1. Field of the Invention
This invention relates to a ferroelectric memory device, more specifically a memory device using a metal-ferroelectric-metal-isolator-silicon-field effect transistor (hereinafter referred to as MFMIS-FET) as a ferroelectric memory element.
2. Description of the Related Art
A ferroelectric memory device using the MFMIS-FET is known to the public. Japanese laid-open publications No. Hei 8-36891, Hei 7-249288 and Hei 8-8408 and other publications disclose such ferroelectric memory device. FIG. 9A shows a schematic symbol of the ferroelectric memory element used for the ferroelectric memory device.
A voltage is applied between a control gate electrode CG and a memory gate electrode MG in order to store data in the ferroelectric memory element. By applying the voltage, a ferroelectrics FE is tuned into a polarization state in accordance with the applied voltage. The polarization state at the ferroelectrics FE is maintained even when a power source is turned off. Two different polarization states such as positive polarization state or negative polarization state can be obtained by switching polarity of the voltage. For instance, the ferroelectrics FE is polarized so as to make a region confronted with the control gate electrode CG in the negative polarization state when a voltage lower than a voltage applied to the control gate electrode CG is applied to the memory gate electrode MG (this condition is hereinafter referred to as a first storing condition). On the contrary, the ferroelectrics FE is polarized so as to make the region confronted with the control gate electrode CG in the positive polarization state when a voltage higher than a voltage applied to the control gate electrode CG is applied to the memory gate electrode MG (this condition is hereinafter referred to as second storing condition). Thus, two different polarization states (data) can be stored a under nonvolatile condition by the ferroelectric memory element.

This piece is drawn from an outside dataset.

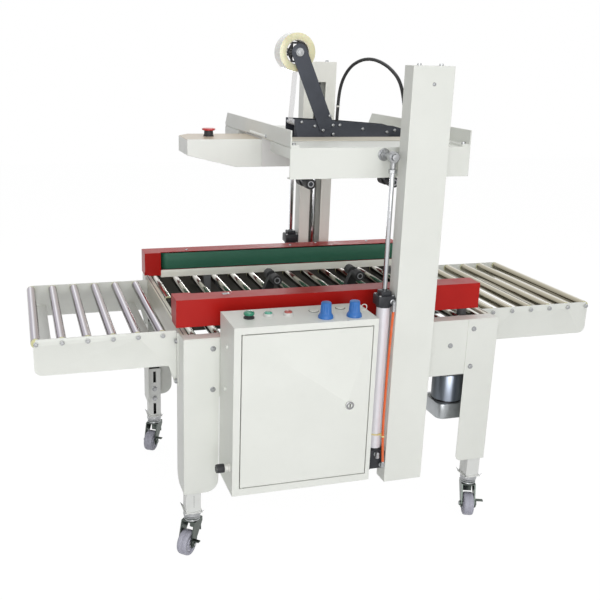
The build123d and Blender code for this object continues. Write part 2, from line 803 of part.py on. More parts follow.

Read-out of the data thus stored is carried out by detecting a drain current I.sub.D when a reference voltage V.sub.ref (a threshold voltage of the ferroelectric memory element when the ferroelectrics FE does not cause spontaneous polarization) is applied to the control gate electrode CG with opening the memory gate electrode MG as well as grounding a source electrode S. FIG. 9B shows a relationship between a voltage V.sub.CG applied to the control gate electrode CG and the drain current I.sub.D. In FIG. 9B, the relationship between the voltage V.sub.CG and the drain current I.sub.D at the first storing condition is illustrated as a curve "(a)". Also, another relationship between the voltage V.sub.CG and the drain current I.sub.D is shown as a curve "b" when no polarization is observed at the ferroelectrics FE, and the relationship between the voltage V.sub.CG and the drain current I.sub.D at the second storing condition is illustrated as a curve "C" respectively.
The drain current I.sub.D is equivalent to a current I.sub.S when no polarization is observed at the ferroelectrics FE in case of applying the reference voltage V.sub.ref to the control gate electrode CG. The drain current I.sub.D is equivalent to a current I.sub.1 when the ferroelectrics FE is in the first storing condition. Further, the drain current I.sub.D is equivalent to a current I.sub.2 when the ferroelectrics FE is in the second storing condition. In this way, judgement of the stored data can be carried out by judging whether or not the drain current I.sub.D has a larger value than that of the current I.sub.S when the reference voltage V.sub.ref is applied to the control gate electrode CG.
Thus, an nonvolatile memory element can be made by using just one transistor when using the MFMIS-FET as the ferroelectric memory element. Further, it is not necessary for the ferroelectric memory device to carry out rewrite operation because the stored data is unchanged during read out operation (no turn-over of polarization is done). So that, a circuit for carrying out rewrite operation is not needed, and the number of the read-out operations is unlimited because the ferroelectrics FE does not reach its limit of endurance. In other words, it is possible to make an nonvolatile memory device which has a high integration and capable of carrying out the read-out operation unlimitedly.
However, the conventional ferroelectric memory device described in above has the following problems to be resolved. The conventional ferroelectric memory device is made so as to apply the reference voltage V.sub.ref to the control gate electrode CG during the read-out operation as shown in FIG. 9B. So that, it is necessary to provide a circuit for supplying the reference voltage V.sub.ref accurately to the ferroelectric memory device in order to maintain the voltage applied to the ferroelectrics FE under a settled value. Therefore, integration of the nonvolatile memory device is decreased because structure of the circuit for supplying the reference voltage V.sub.ref is complex.
In addition, the voltages applied to the control gate electrode CG become unstable conditions when the power source is switched to ON and OFF even when the circuit for supplying the reference voltage V.sub.ref is provided. So that, polarization state of the ferroelectrics FE is changed unexpectedly. In other words, the stored data in the ferroelectrics FE can possibly be erased by repeated switching of the power source.